▸ Dataset excerpt:
◇ ◇ ◇ ◇ ◇ ◇ ◇
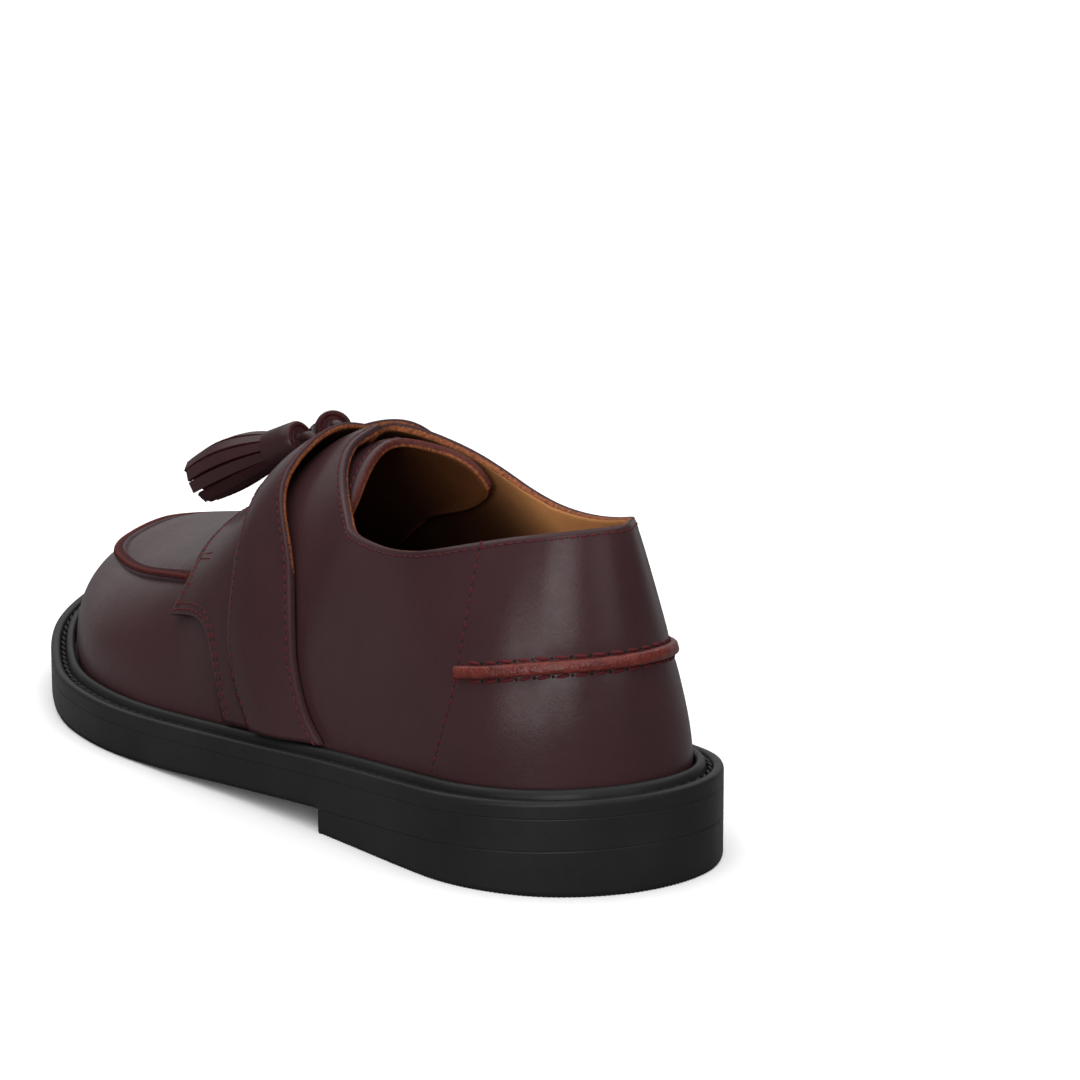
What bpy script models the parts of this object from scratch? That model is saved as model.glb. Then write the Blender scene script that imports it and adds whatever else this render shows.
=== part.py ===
"""Tassel loafer, left shoe: moc-toe upper, instep strap with two tassels, storm welt and low heel.

Lengths are in millimetres until make_object turns them into metres. A place on the shoe is
given as (across, from_heel, height): across grows towards the outer side of the foot,
from_heel runs from the back of the sole to the toe, and height stands on the ground.
"""

import bpy
import numpy as np

MM = 0.001

# Driving sizes
SOLE_LENGTH = 287.0
CLEARANCE = 0.3
WALL = 2.2
WELT_HEIGHT = 4.0
WELT_REACH = 6.9
WELT_SEAT = 1.5
BEAD_RISE = 1.3
SKIRT_RISE = 1.6
HEEL_LENGTH = 79.0
SOCK_RISE = 0.6
THROAT = 123.0
SLIT_END = 149.0
SLIT_GAP = 3.0
CROWN_HEEL = 34.0
CROWN_TOE = 238.0
RIB_STEPS = 12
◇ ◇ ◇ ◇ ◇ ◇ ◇
▸ What is needed: Each line of the listing should be echoed back exactly.

▸ Result of the exercise:
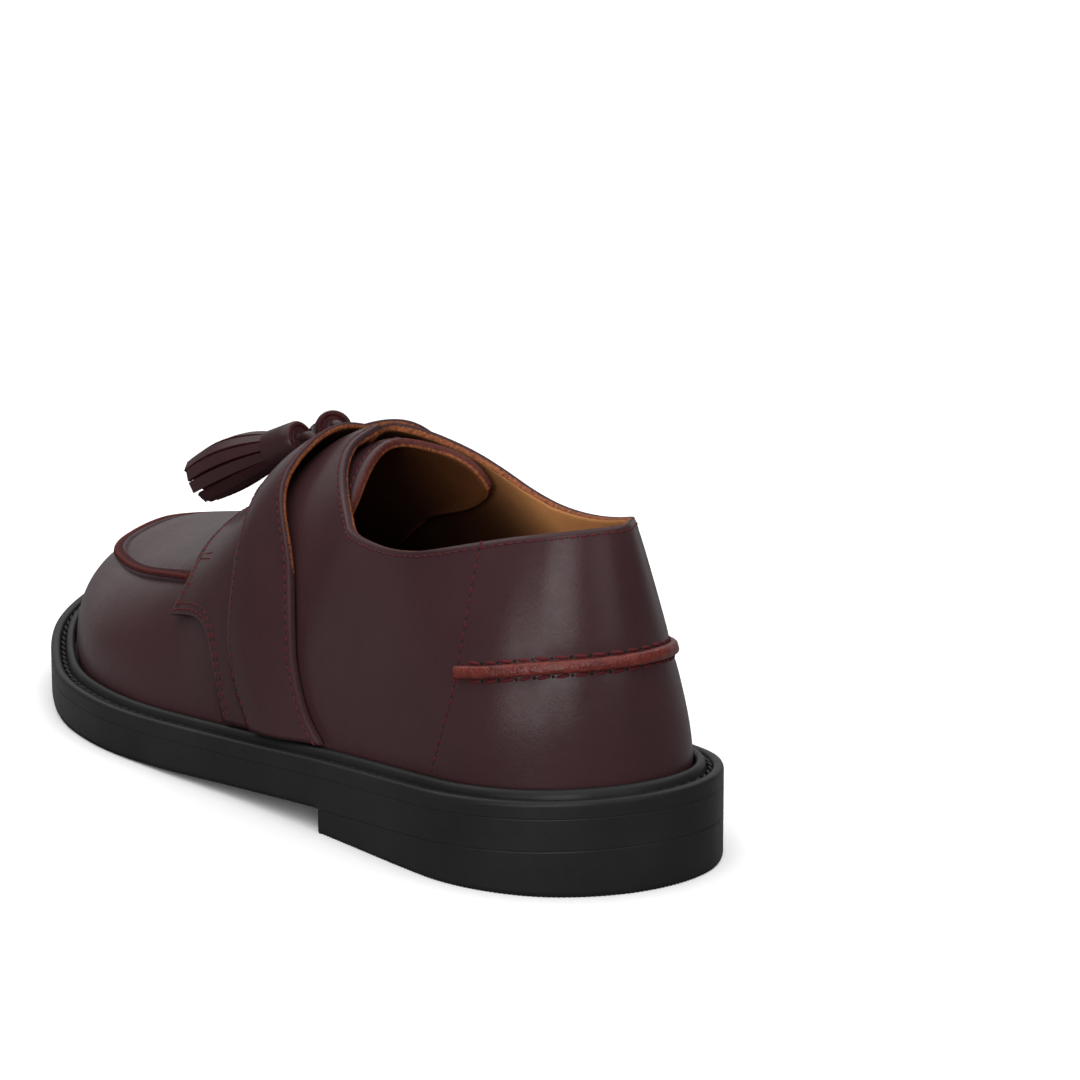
What bpy script models the parts of this object from scratch? That model is saved as model.glb. Then write the Blender scene script that imports it and adds whatever else this render shows.
=== part.py ===
"""Tassel loafer, left shoe: moc-toe upper, instep strap with two tassels, storm welt and low heel.

Lengths are in millimetres until make_object turns them into metres. A place on the shoe is
given as (across, from_heel, height): across grows towards the outer side of the foot,
from_heel runs from the back of the sole to the toe, and height stands on the ground.
"""

import bpy
import numpy as np

MM = 0.001

# Driving sizes
SOLE_LENGTH = 287.0
CLEARANCE = 0.3
WALL = 2.2
WELT_HEIGHT = 4.0
WELT_REACH = 6.9
WELT_SEAT = 1.5
BEAD_RISE = 1.3
SKIRT_RISE = 1.6
HEEL_LENGTH = 79.0
SOCK_RISE = 0.6
THROAT = 123.0
SLIT_END = 149.0
SLIT_GAP = 3.0
CROWN_HEEL = 34.0
CROWN_TOE = 238.0
RIB_STEPS = 12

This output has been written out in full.